After quickly becoming the starter, he posted the first of his 11 seasons of 30 or more victories and the first cascading chants of “Henrik, Henrik” rained down at Madison Square Garden.

“There was so much energy every time he played,” Weekes said. “He literally took the Rangers, the Garden, the league and the position by storm and by force.”

Lundqvist and the Rangers lost the 2014 Stanley Cup finals to Los Angeles in five games.Credit...Stuart Palley for The New York Times

Along the way, Lundqvist has accumulated 61 career playoff wins, including leading the Rangers to the Stanley Cup finals in 2014, when they fell to the Los Angeles Kings in five games. Lundqvist, Martin Brodeur and Tony Esposito are the only goaltenders with 400 wins with one team.
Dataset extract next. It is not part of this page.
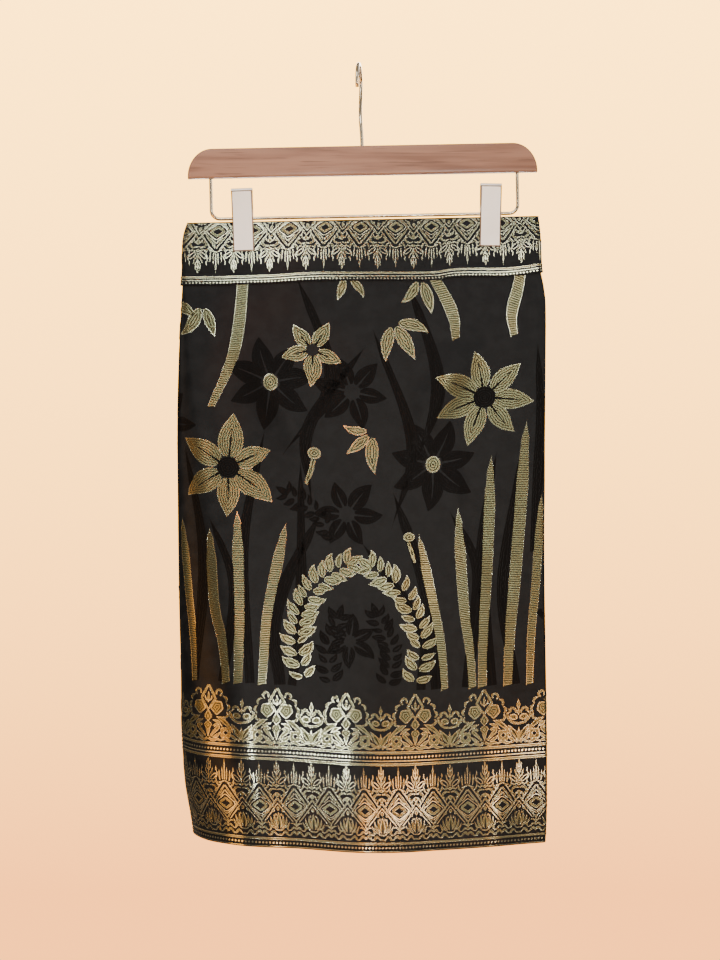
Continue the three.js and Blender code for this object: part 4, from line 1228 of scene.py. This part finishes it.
flower(black, 742, 224, 36, 6, 0.5, heart=8, rise=blackRise)
flower(black, 396, 426, 38, 6, 0.1, heart=8, rise=blackRise)
blade(black, [(556, 400), (532, 480), (560, 588)], 22, rise=blackRise, foot=0.05)
blade(black, [(612, 360), (640, 420), (602, 520)], 20, rise=blackRise, foot=0.05)
leafySpray(gold, [(606, 166), (612, 204), (602, 244), (580, 268)], 15.5)
leafySpray(gold, [(560, 166), (552, 200), (556, 236)], 15.5)
leafySpray(gold, [(740, 168), (732, 206), (744, 250)], 14)
leafySpray(gold, [(396, 168), (404, 210), (396, 254)], 14)
leafySpray(black, [(584, 260), (596, 306), (630, 336)], 13, rise=blackRise)

underBand = 50  # how far below the tube's top the flowers stop, under the waistband
goldFlowers = wovenPiece("goldFlowers", gold, tubeGrid, tube["girth"], made["gold"], tubeProfile,
                         lift=0.05, clipGap=underBand)
blackFlowers = wovenPiece("blackFlowers", black, tubeGrid, tube["girth"], made["black"], tubeProfile,
                          clipGap=underBand)
print("patterns woven")


# Hanger: softened copies of the solids, and round wires along their own lines
softening = {"merge": 0.00002, "flat": 1.5, "bevelAngle": 28, "smoothAngle": 35}  # degrees, merge in metres
# where the plates' painted edge shade goes: a rim inside their wide faces, all but the top lip
plateEdges = {"rim": 0.0011, "lip": 0.003, "facing": 0.93, "faceArea": 1e-4}


def softened(name, source, width, segments, material, edgeShadeMaterial=None):
    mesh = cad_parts[source].data.copy()
    mesh.name = name
    obj = bpy.data.objects.new(name, mesh)
    bpy.context.scene.collection.objects.link(obj)
    mesh.materials.clear()
    mesh.materials.append(material)
    pick(obj)
    bpy.ops.object.mode_set(mode="EDIT")
    bpy.ops.mesh.select_all(action="SELECT")
    bpy.ops.mesh.remove_doubles(threshold=softening["merge"])
    bpy.ops.mesh.dissolve_limited(angle_limit=math.radians(softening["flat"]))
    bpy.ops.mesh.normals_make_consistent(inside=False)
    bpy.ops.object.mode_set(mode="OBJECT")
    bevel = obj.modifiers.new("softEdges", "BEVEL")
    bevel.width, bevel.segments, bevel.limit_method = width, segments, "ANGLE"
    bevel.angle_limit = math.radians(softening["bevelAngle"])
    bevel.use_clamp_overlap = True
    bpy.ops.object.modifier_apply(modifier=bevel.name)
    if edgeShadeMaterial:  # painted shade on a plate's sheared edges and a narrow rim inside them, but not on its top lip
        obj.data.materials.append(edgeShadeMaterial)
        shape = bmesh.new()
        shape.from_mesh(obj.data)
        wide = [face for face in shape.faces
                if abs(face.normal.y) > plateEdges["facing"] and face.calc_area() > plateEdges["faceArea"]]
        bmesh.ops.inset_region(shape, faces=wide, thickness=plateEdges["rim"], use_even_offset=True,
                               use_boundary=True)
        lip = max(corner.co.z for corner in shape.verts) - plateEdges["lip"]
        for face in shape.faces:
            face.material_index = 0 if face in wide or face.calc_center_median().z > lip else 1
        shape.to_mesh(obj.data)
        shape.free()
    bpy.ops.object.shade_smooth_by_angle(angle=math.radians(softening["smoothAngle"]))
    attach(obj, "root")
    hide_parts(source)
    return obj


def wire(name, points, diameter, source):
    curve = bpy.data.curves.new(name, "CURVE")
    curve.dimensions, curve.bevel_depth, curve.bevel_resolution = "3D", diameter * mm / 2, 6
    curve.use_fill_caps = True
    spline = curve.splines.new("POLY")
    spline.points.add(len(points) - 1)
    for k, p in enumerate(points):
        spline.points[k].co = (*(np.asarray(p) * mm), 1)
    obj = bpy.data.objects.new(name, curve)
    bpy.context.scene.collection.objects.link(obj)
    pick(obj)
    bpy.ops.object.convert(target="MESH")
    obj = bpy.context.object
    bpy.ops.object.shade_smooth_by_angle(angle=math.radians(40))
    obj.data.materials.clear()
    obj.data.materials.append(made["wire"])
    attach(obj, "root")
    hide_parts(source)


def inHanger(p):  # from the hanger's own lines to the shared frame
    x, y, z = p
    c, s = math.cos(hanger["tilt"]), math.sin(hanger["tilt"])
    return (hanger["footX"] + x * c - z * s, y, hanger["footZ"] + x * s + z * c)


hook = {"wire": 3.6, "radius": 19, "turn": math.radians(6), "socket": 12, "arc": (-22, 203)}
rod = {"wire": 3.4, "span": 316, "offset": 1.4, "corner": 9, "socket": 12}


def hookPoints():
    points = []
    crown = hook["wire"] / 2 - hook["radius"]

    def place(y, z, swing):
        x = hanger["footX"] * (1 - swing)
        points.append((x + y * math.sin(hook["turn"]), y * math.cos(hook["turn"]), z))

    stem = [(0, -hook["socket"], 0), (0, 4, 0), (0, 16, 0.2), (0.6, 25, 0.45), (5, 36, 0.7), (12.5, 47, 0.9)]
    for y, rise, swing in stem:
        place(y, hanger["footZ"] + rise, swing)
    for angle in np.radians(np.linspace(*hook["arc"], 33)):
        place(hook["radius"] * math.cos(angle), crown + hook["radius"] * math.sin(angle), 1)
    return smoothLine(points, 1.5)


def rodPoints():
    low = -hanger["barHeight"] - hanger["rodDrop"]
    sides = []
    for side in (-1, 1):
        x = rod["offset"] + side * rod["span"] / 2
        leg = [(x, 0, -hanger["barHeight"] + rod["socket"])]
        for angle in np.radians(np.linspace(0, 90, 13)):
            leg.append((x + side * rod["corner"] * (math.cos(angle) - 1), 0,
                        low + rod["corner"] * (1 - math.sin(angle))))
        sides.append(leg)
    return [inHanger(p) for p in sides[0] + sides[1][::-1]]


softened("hangerBarWood", "hanger_bar", 0.0011, 3, made["wood"])
wire("hookWire", hookPoints(), hook["wire"], "hook")
wire("clipRodWire", rodPoints(), rod["wire"], "clip_rod")
for side in ("left", "right"):
    for face in ("front", "back"):
        softened(f"{side}{face.capitalize()}JawPlate", f"clip_{side}_{face}_jaw", 0.0004, 2,
                             made["plate"], edgeShadeMaterial=made["plateEdgeShade"])
    softened(f"{side}ClipSpring", f"clip_{side}_spring", 0.00018, 2, made["plate"])
print("hanger made")

clothSlots = (
    (tubeCloth, "brocade"), (waistbandCloth, "border_brocade"), (hemFiligree, "border_brocade"),
    (hemLines, "border_brocade"), (hemBuds, "border_brocade"), (waistbandPattern, "border_brocade"),
    (goldFlowers, "brocade"), (blackFlowers, "brocade"),
)
for piece, slotName in clothSlots:
    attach(piece, "root")
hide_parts("front_panel", "back_panel")
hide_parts("waistband_front", "waistband_back")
Yet milestones and grandiose statistics were never the driving force for Lundqvist, who reached the playoffs in all but one of his first 12 N.H.L. seasons.

When Lundqvist snared his 400th career win at home against Colorado in February 2017, he spoke at length about the teammates and coaches who had helped him along the way to the rare milestone, which has been achieved by only 12 other goaltenders.

“You get a little sentimental at times, thinking that this really happened,’’ he said after that victory and an embrace with the longtime Rangers goaltending coach Benoit Allaire. “It’s a little surreal. I love it.”

Lundqvist could still reach 500 career wins and third place on the career list behind Brodeur (691) and Patrick Roy (551) if he continues his career elsewhere. He has played entirely in the shootout era, which means, unlike other goalies with 400 wins, he has no ties on his record.

What comes next for Lundqvist is uncertain.

“You want to be where you are loved and celebrated where you are wanted,’’ said Weekes, who recorded 14 wins at Lundqvist’s backup in 2005-06. “And that’s what Hank has known for the majority of his career. He has been incredible for them.”